Many indusdries will be late with even that. It takes up to 2 Years for the semiconductor industrie to test and aprove new vendors of equipment attached to plasma chambers.As an example RF and DC supply vendors know that the average time between design and being spect in on a system is about 1.5-2 years and plan ahead accordingly. The problem is that a change from brand x vendr to brand y vendor could screw up many of the delicate chemical depositon and etching processes. The result would be that the specifications for a transistor, diode, or chip will not be reproducable and this Mfg. is not able to produce this part. If this is a ee-prom, e-prom or processor needed to replace Y2k damaged product... guess what... it will take even longer to fix those problems. Yes I know.... there are nummerous engineers out there who are able to rebuild the recipe and get on with production. This takes a lot of time and if more than one or two steps are involved then one might as well redevelope the entire recipe. To develope and test a semiconductor recipe ( there are numerous steps and recipe's involved to make a single simple chip not even to speek of a processor or e-prom) will take month to years.
Not one of the vendors of this type of equipment has yet stated that he is y2k O.K. You may can fix equipment with spare parts but who will be able to make the spare parts?
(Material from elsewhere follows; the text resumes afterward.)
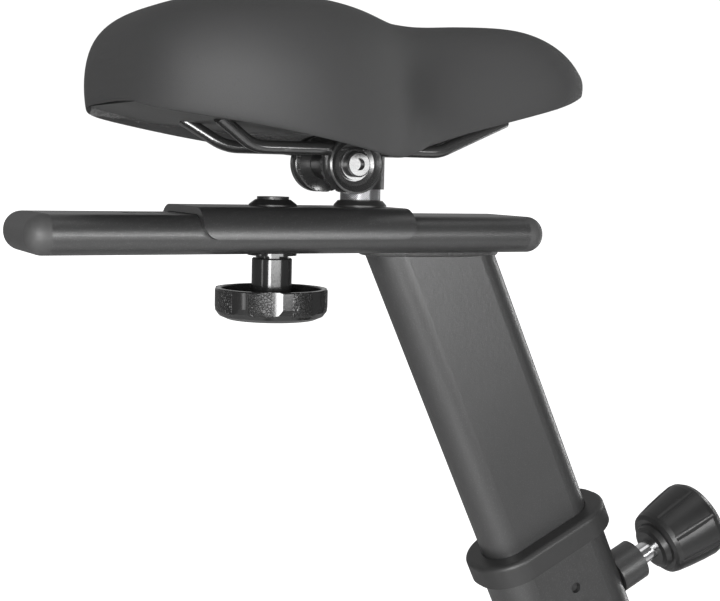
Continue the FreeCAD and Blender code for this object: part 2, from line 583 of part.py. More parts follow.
def drive_parts():
    parts = {}
    spindle = across(10, BB_X, BB_Z, -ARM_OUT - 2, ARM_OUT + 2)
    spindle_step = across(13, BB_X, BB_Z, -ARM_IN + 2, -28.0)
    parts["crank_spindle"] = join(spindle, spindle_step)
    parts["crank_bearings"] = group(*[across(21 - 0.02, BB_X, BB_Z, s * 22.5, s * 10.5)
                                      .cut(across(10 + RUNNING, BB_X, BB_Z, -40, 40)) for s in (-1, 1)])
    wheel = across(DRIVE_R, BB_X, BB_Z, BELT_IN, BELT_OUT)
    for y0, y1 in ((BELT_IN + 1, BELT_IN - 5), (BELT_OUT - 1, BELT_OUT + 5)):
        web = across(DRIVE_R - 12, BB_X, BB_Z, y0, y1).cut(across(26, BB_X, BB_Z, y0, y1))
        wheel = wheel.cut(web)
    for i in range(6):
        angle = math.radians(60 * i)
        wheel = wheel.cut(across(16, BB_X + 54 * math.cos(angle), BB_Z + 54 * math.sin(angle), -60, 0))
    parts["drive_pulley"] = wheel.cut(across(13, BB_X, BB_Z, -60, 0))
    for name, side in (("right", -1), ("left", 1)):
        parts["crank_arm_" + name] = crank_arm(side)
        parts["pedal_" + name] = pedal(side)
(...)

It is bad enugh without Y2k. just ask any RF or DC high power equipment manufacture design engineer how often his design does not work because the mfg of the parts changed the process just a little. Look at a databook of chips an see how many :" same flavor and function :" chips are out there that are NOT interchangable even though the pinout is the same..... different Mfg. have just slight different recipes.
It will not get better.... it will get worse.
-- rickjohn (email@example.com), January 31, 1999.
Just keeps getting more and more complex.
-- Diane J. Squire (firstname.lastname@example.org), January 31, 1999.
This is so bad its funny. I mean, each of these suppliers that supposedly will be ready is presumably also counting on their suppliers to be ready, who in turn are counting on ... etc., etc. (And its actually even more complex, if you think about it: Customers should also be polled, since if your largest customers are going to go belly up, that too should figure in to Year 2000 strategic business planning.) This is just a "paper blizzard" that is meaningless.
-- Jack (email@example.com), January 31, 1999.
Where I work we have constant vendor problems not even remotely related to Y2K. I doubt if our poor-performance vendors can all successfully pull together and whip this Y2K problem. I think the factory may be forced to shut down sometime next year. If they can't get all of the necessary parts, then they can't manufacture their products, and so the customers go elsewhere.
-- dinosaur (firstname.lastname@example.org), January 31, 1999.
you're an employee of a small widget manufacturer.
your company's main source of income tells your company to take a hike.
you're laid off.
who needs to wait for the rollover? You're broke now!
-- Arlin H. Adams (email@example.com), January 31, 1999.
"...and so the customers go elsewhere."
And the beat goes on. How many 'elsewheres' will be functional? They are all caught up in this web.